I’ve never quite gotten the hang of proper French omelettes, which you are supposed to keep stirring all the time. When I do that, I end up with scrambled eggs… which we also love, but not when we want an omelette. The fact that our omelettes are made of at least 5 eggs probably doesn’t help. My omelettes are more like the Spanish and Italian ones: thick fluffy ones, filled with stuff, slowly cooked under a lid. But with tomatoes instead of potatoes.

Cherry tomatoes are on the “must always have at home” list only because of these omelettes.


The weather is abominable. Winds are howling around the house, sleet is being whipped around and drips down the windows. The air vents in the bathrooms clatter in the wind.
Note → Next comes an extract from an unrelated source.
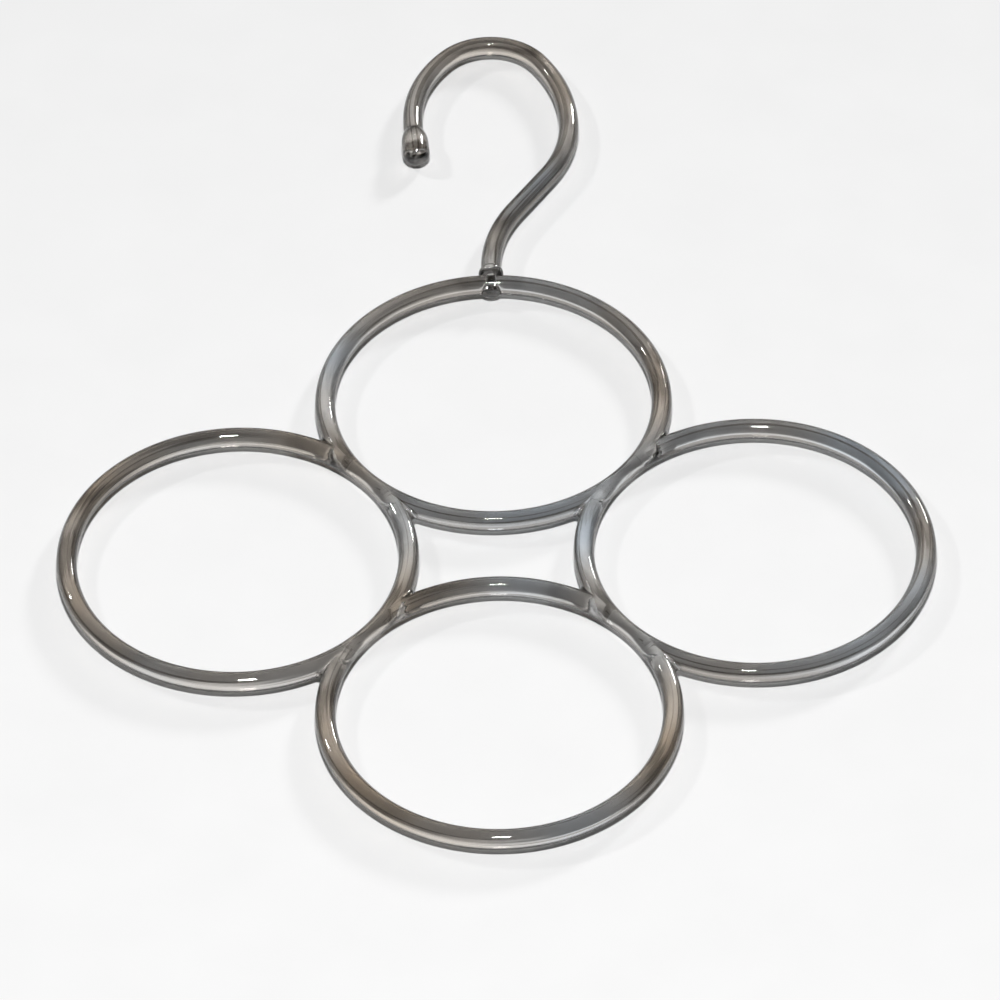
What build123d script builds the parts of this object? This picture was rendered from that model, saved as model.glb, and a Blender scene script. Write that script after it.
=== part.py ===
import os
from math import asin, cos, radians, sin, sqrt

from build123d import *
from build123d.topology import SkipClean

# The hanger lies flat, as in a drawer: X to the right, Y towards the hook, Z up.
# The balls touch the plane Z = 0. All sizes are in millimetres.

# rings of round rod
rod_r = 2.85
ring_outer_r = 50.0
neck_w = 4.4
joint_angle = 40.0

# rolling-ball fillet in each crotch between two rings
crotch_fillet = 1.3
crotch_start_share = 0.52
crotch_end_share = 1.2
crease_tol = 0.05

# balls at the hook's foot and tip
ball_r = 3.9
boss_fillet = 0.6
seat_flat = 2.9

# swivel between the hook and the top ring
spindle_r = 1.5
running_gap = 0.05
side_gap = 0.2
head_r = 2.5
head_seat = 1.6
head_sink = 0.05
collar_r = 3.55
collar_len = 2.8
collar_foot_r = 2.7

# hook, from the stem to the tip
stem_len = 1.0
lead_r = 42.0
lead_angle = 34.0
shank_len = 17.0
shoulder_r = 38.5
flank_r = 48.0
flank_angle = 34.0
crown_r = 17.2
nose_r = 37.0
nose_angle = 43.0
lean_r = 76.0
lean_angle = 4.3
bulb_len = 8.5
bulb_cyl = 3.8

# sizes and places that follow
half_turn = 180.0
ring_r = ring_outer_r - rod_r
pitch = 2 * (ring_r - rod_r) + neck_w
neck_x = pitch / 2
crotch_start = crotch_start_share * sqrt(ring_outer_r**2 - neck_x**2)
crotch_end = crotch_end_share * sqrt((ring_outer_r + crotch_fillet) ** 2 - neck_x**2)
side_x = pitch * cos(radians(joint_angle))
top_y = pitch * sin(radians(joint_angle))
boss_y = top_y + ring_r
bore_r = spindle_r + running_gap
recess_r = head_r + side_gap
collar_y = boss_y + seat_flat + side_gap
stem_y = collar_y + collar_len
reach = 2 * ring_outer_r


def block(x0, x1, y0, y1, z0, z1):
    """A box between two corners."""
    middle = Vector((x0 + x1) / 2, (y0 + y1) / 2, (z0 + z1) / 2)
    return Box(x1 - x0, y1 - y0, z1 - z0).translate(middle)


def crotch_zone(side, x_end):
    """The stretch beside a neck where two rings part; side is 1 above the neck, -1 below."""
    low, high = sorted((side * crotch_start, side * crotch_end))
    return block(ring_r / 2, x_end, low, high, -rod_r * 2, rod_r * 2)


def crotch_half(side):
    """One ring's rod in a crotch, with its half of the rolling-ball fillet."""
    own = Torus(ring_r, rod_r)
    other = own.translate(Vector(pitch, 0, 0))
    both = crotch_zone(side, pitch - ring_r / 2)
    pair = (own & both) + (other & both)
    crease = [
        edge
        for edge in pair.edges()
        if abs(edge.center().X - neck_x) < crease_tol and edge.bounding_box().size.X < crease_tol
    ]
    return fillet(crease, crotch_fillet) & crotch_zone(side, neck_x)


def bossed_torus():
    """The top ring's torus with its ball: flat under the collar, bored and recessed for the swivel."""
    centre = Vector(0, ring_r, 0)
    torus = Torus(ring_r, rod_r) + Sphere(ball_r).translate(centre)
    seams = [
        edge
        for edge in torus.edges()
        if edge.geom_type == GeomType.BSPLINE and (edge.center() - centre).length < ball_r + crease_tol
    ]
    torus = fillet(seams, boss_fillet)
    across = Plane(origin=centre, z_dir=(0, -1, 0))
    bore = extrude(across * Circle(bore_r), ball_r, both=True)
    recess = extrude(across.offset(head_seat) * Circle(recess_r), ball_r)
    flat = extrude(across.offset(-seat_flat) * Circle(ball_r), -ball_r)
    return torus - bore - recess - flat


def joined_ring(torus, angles):
    """A ring whose rod runs into its neighbours in the given directions."""
    beyond = block(neck_x, reach, -reach, reach, -reach, reach)
    cutters = (beyond, crotch_zone(1, neck_x), crotch_zone(-1, neck_x))
    halves = (crotch_half(1), crotch_half(-1))
    ring = torus - [cutter.rotate(Axis.Z, angle) for angle in angles for cutter in cutters]
    # the pieces of rod keep their own faces, because one merged face would close on itself
    with SkipClean():
        ring = ring + [half.rotate(Axis.Z, angle) for angle in angles for half in halves]
    return ring


def swivel():
    """Collar, spindle and headed end of the hook, turned about the stem's line."""
    sphere_r = ball_r - head_sink
    head_y = boss_y - head_seat - side_gap
    edge_y = boss_y - sqrt(sphere_r**2 - head_r**2)
    pole_y = boss_y - sphere_r
    half_angle = asin(head_r / sphere_r) / 2
    middle = (sphere_r * sin(half_angle), boss_y - sphere_r * cos(half_angle))
    with BuildSketch() as profile:
        with BuildLine():
            ThreePointArc((0, pole_y), middle, (head_r, edge_y))
            Polyline((head_r, edge_y), (head_r, head_y), (spindle_r, head_y), (spindle_r, collar_y),
                     (collar_foot_r, collar_y))
            ThreePointArc((collar_foot_r, collar_y), (collar_r, (collar_y + stem_y) / 2),
                          (rod_r, stem_y))
            Polyline((rod_r, stem_y), (0, stem_y), (0, pole_y))
        make_face()
    return revolve(profile.sketch, Axis.Y)


def hook_line():
    """The rod's centre line from the collar to the middle of the tip ball."""
    crown_angle = half_turn - flank_angle - nose_angle
    bends = ((lead_r, -lead_angle), (shank_len, None), (shoulder_r, lead_angle), (flank_r, flank_angle),
             (crown_r, crown_angle), (nose_r, nose_angle), (lean_r, lean_angle), (bulb_len, None))
    line = [Edge.make_line((0, stem_y, 0), (0, stem_y + stem_len, 0))]
    for size, angle in bends:
        start, along = line[-1] @ 1, line[-1] % 1
        if angle is None:
            line.append(Edge.make_line(start, start + along * size))
        else:
            line.append(JernArc(start, along, size, angle).edge())
    return line


def bulb(last):
    """The rod's thickened end: a taper, a short barrel and a ball."""
    with BuildSketch() as profile:
        with BuildLine():
            rise = sqrt(ball_r**2 / 2)
            ThreePointArc((0, -ball_r), (rise, -rise), (ball_r, 0))
            Line((ball_r, 0), (ball_r, bulb_cyl))
            TangentArc((ball_r, bulb_cyl), (rod_r, bulb_len), tangent=(0, 1))
            Polyline((rod_r, bulb_len), (0, bulb_len), (0, -ball_r))
        make_face()
    body = revolve(profile.sketch, Axis.Y)
    back = last % 1 * -1
    turn = Vector(0, 1, 0).get_signed_angle(back, Vector(0, 0, 1))
    return body.rotate(Axis.Z, turn).translate(last @ 1)


def hook():
    """The hook: bent rod, bulb at the tip, swivel at the foot."""
    line = hook_line()
    start = Plane(origin=line[0] @ 0, z_dir=line[0] % 0)
    rod = sweep(start * Circle(rod_r), path=Wire(line))
    return rod + bulb(line[-1]) + swivel()


def rings():
    """Four alike rings, each joined to its two neighbours."""
    back = half_turn - joint_angle
    plain = Torus(ring_r, rod_r)
    top = joined_ring(bossed_torus(), (-joint_angle, -back))
    bottom = joined_ring(plain, (joint_angle, back))
    left = joined_ring(plain, (joint_angle, -joint_angle))
    right = joined_ring(plain, (back, -back))
    return {
        "ring_top": top.translate(Vector(0, top_y, 0)),
        "ring_bottom": bottom.translate(Vector(0, -top_y, 0)),
        "ring_left": left.translate(Vector(-side_x, 0, 0)),
        "ring_right": right.translate(Vector(side_x, 0, 0)),
    }


def main():
    """Write one STEP file per node, with the origin under the middle of the whole hanger."""
    os.makedirs("parts", exist_ok=True)
    nodes = {**rings(), "hook": hook()}
    boxes = [shape.bounding_box() for shape in nodes.values()]
    middle_y = (min(box.min.Y for box in boxes) + max(box.max.Y for box in boxes)) / 2
    for name, shape in nodes.items():
        export_step(shape.translate(Vector(0, -middle_y, ball_r)), "parts/" + name + ".step")


main()
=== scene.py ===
from math import acos, asin, cos, pi, radians, sin, sqrt

import bmesh
import bpy
from mathutils import Matrix, Vector
from mathutils.kdtree import KDTree


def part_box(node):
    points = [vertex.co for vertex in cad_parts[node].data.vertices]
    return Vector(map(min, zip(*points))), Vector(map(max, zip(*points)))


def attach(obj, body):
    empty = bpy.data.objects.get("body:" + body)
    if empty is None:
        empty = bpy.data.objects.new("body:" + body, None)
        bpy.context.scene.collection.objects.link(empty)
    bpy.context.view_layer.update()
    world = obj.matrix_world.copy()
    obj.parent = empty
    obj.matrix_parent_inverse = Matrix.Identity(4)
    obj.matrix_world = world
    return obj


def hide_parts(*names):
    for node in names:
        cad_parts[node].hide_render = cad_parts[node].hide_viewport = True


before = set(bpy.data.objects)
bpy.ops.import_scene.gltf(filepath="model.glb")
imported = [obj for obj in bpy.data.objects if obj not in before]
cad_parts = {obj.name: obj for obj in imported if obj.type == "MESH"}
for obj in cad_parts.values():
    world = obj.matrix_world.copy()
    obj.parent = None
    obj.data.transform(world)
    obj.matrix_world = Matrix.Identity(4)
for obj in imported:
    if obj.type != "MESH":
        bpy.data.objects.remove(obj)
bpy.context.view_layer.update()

# Frame of four rings and the ball for the hook, in metres
ROD_R = 0.00285
OUTER_R = 0.050
NECK_W = 0.0044
JOINT_ANGLE = radians(40)
CROTCH_R = 0.0013
BALL_R = 0.0039
BOSS_FILLET = 0.0006
SEAT_FLAT = 0.0029

# Swivel
SPINDLE_R = 0.0015
RUNNING_GAP = 0.00005
SIDE_GAP = 0.0002
HEAD_R = 0.0025
HEAD_SEAT = 0.0016
HEAD_SINK = 0.00005
COLLAR_R = 0.00355
COLLAR_LEN = 0.0028
COLLAR_FOOT_R = 0.0027

# Hook, from the stem to the tip
STEM_LEN = 0.001
LEAD_R, LEAD_ANGLE = 0.042, radians(34)
SHANK_LEN = 0.017
SHOULDER_R = 0.0385
FLANK_R, FLANK_ANGLE = 0.048, radians(34)
CROWN_R = 0.0172
NOSE_R, NOSE_ANGLE = 0.037, radians(43)
LEAN_R, LEAN_ANGLE = 0.076, radians(4.3)
BULB_LEN = 0.0085
BULB_CYL = 0.0038

# How finely the curved pieces are divided
AROUND = 64
FILLET_STEPS = 8
CROTCH_STEPS = 56
ARC_STEP = radians(1.2)
BOSS_STEP = 0.00012
BOSS_REACH_SHARE = 1.2
BOSS_CLEAR_SHARE = 1.1
HOOK_STEP = 0.0006
SWIVEL_STEPS = 16
BARREL_STEPS = 8
TIP_STEPS = 24
LINE_STEP = 0.0004
WELD = 2e-7
FRAME_CREASE = radians(40)
TURNED_CREASE = radians(30)

# Clear plastic: colours are linear, scales are features per metre, depths are in metres
PLASTIC_IOR = 1.49
PLASTIC_WARM = (0.66, 0.58, 0.49, 1)
PLASTIC_COOL = (0.7, 0.74, 0.78, 1)
# The rim colour is painted shade: a dark edge where the rod's surface turns away from the camera, standing
# in for the dark edges that the clear rods show
PLASTIC_EDGE_SHADE = (0.04, 0.035, 0.03, 1)
# The streak colour is painted shade: dark lines along the rods, standing in for shadow seen through the
# clear plastic
PLASTIC_STREAK_SHADE = (0.22, 0.2, 0.18, 1)
CLOUD_SCALE, CLOUD_DETAIL = 14, 2
CLOUD_RANGE = (0.35, 0.65)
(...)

The dead Christmas tree that we put outside on the deck after Christmas (because we’re lazy, and we were going to chop it into pieces in the spring when the weather is nicer, and also because it actually looked somewhat decorative at a distance) has blown down twice, and then we gave up righting it and let it lie. I’m glad I don’t need to go outside.


I made no forward progress on the cardigan today because all the time I spent on knitting today went towards fixing an earlier mistake. The lacy pattern has cables, and three pattern repeats ago I twisted half the cables the wrong way. Not a big deal, and it probably wouldn’t even be visible – but if I don’t fix this, I’ll be confused each time I come to the cables, because I won’t be sure which ones are the correct ones.

Fortunately the pattern is made up of rectangular blocks that don’t interfere with each other. I could unravel a vertical column, four stitches wide, fix it, and repeat the process for the other wrongly-twisted cables.

Eric already jokes that half the work of knitting cardigans is about ripping up and starting over. Indeed. Perhaps I should try to do with cardigans as I do with socks: decide on a base pattern and only make minor modifications in it. I would certainly be more productive that way.


My reason knows that it is not sensible to expect a few warm days in early March to mean that spring is here. But I still hoped, when I saw the first flowers. And now we’re back in snow and wind and cold.